これは、これまでこの1年で様々な取り組みがありましたが、かなり画期的なことのように思います。特にリモートについては、どうしても遠隔によるタイムラグがあるので、ズームなどを使った即興では困難がありました。ネット越しでの即興演奏というのは、実は想像されるよりもかなりむずかしいということがわかった一年であったと言っても、言い過ぎではないかもしれません。

そして、ここでは、それが回避されています。どうして回避できたかというと、画面を見ればわかるというか、画面そのものを三人が共有しているシステムを作っているから、ですね。言い換えると、通常ズームなどでも画面共有はできますが、一人分の画面を全員が共有するのが一般的で、三人が同時に介入できるような画面共有はなかなか難しいと思います(ズームはその点で、あくまで会議用のシステムなのでしょう)。しかしここでは、三人が同時に操作できるシステムを、作ってしまった。

また、コーディング/ソフトシンセという形で、完全にデジタルな楽器に転換していることも、大きな特徴だと思います。そのことによって、アナログないしアコースティックな楽器が必要とする空間(楽器の響きは空間で生じるので)や、それにともなう音質のずれ、時間のずれが、一気に解消されています。

裏を返せば、ここでは、アコースティックの持つ力や、身体性のようなものは、消去されています。それによって、通常は困難である、距離をこえた、遠隔での集団即興パフォーマンスが可能になった、とも言えるでしょう。

 

おそらく、ここで捨てているものは大きい。ですが、そのことによって、可能となる領域の拡大へと一歩を踏み出したように思います。内容は、下にリンクを貼りますが、かなり充実していて面白かったと思います。

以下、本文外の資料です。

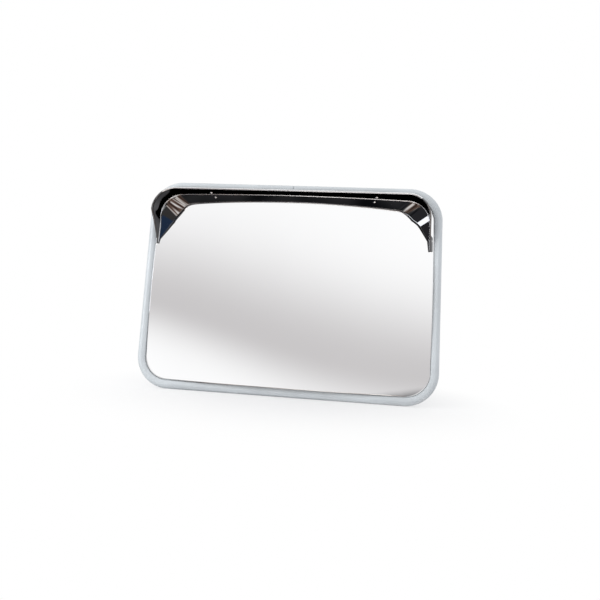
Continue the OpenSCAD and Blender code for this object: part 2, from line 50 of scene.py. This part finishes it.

 もう一度いいかえてみるなら、彼らがやったことは、ライブ・コーディングをネットワーキング・ミュージックの仕様に変換したこと、となるでしょう。もっと言い換えるなら、彼らの楽器は彼らの手元にあるのではなく、デジタル空間上にあって、それゆえに、お互いに離れた様々な場所から一つの演奏ができるようになったのだと、言ってもいいと思います。

それぞれが違うタイムゾーンにいて、昼だったり夜だったり、ほとんど地球を一周するほど離れているわけですが、彼らはライブコーディングのシステムを共有しています。ただし、それはどこかに物質的にあるのではなく、デジタル世界の中にあって、インターネットを介してそれを全員が共有する。それによって、遠隔地での同時・相互干渉的で即興的なパフォーマンスが可能となった。そのためにアナログな場所や空間や響きを捨てて、一方で同時的な共演を獲得できた、ということになると思います。この辺りが、とても面白いと思いました。

 

小さいイベントでしたが、ライブ動画の観客にはセドリックやロルロルロルもいて、なかなか注目のイベントでした。また内容もそれにふさわしいように思いました。

ということで。新しい試みが、まだ続いていることを知って、とても面白かったイベントでした。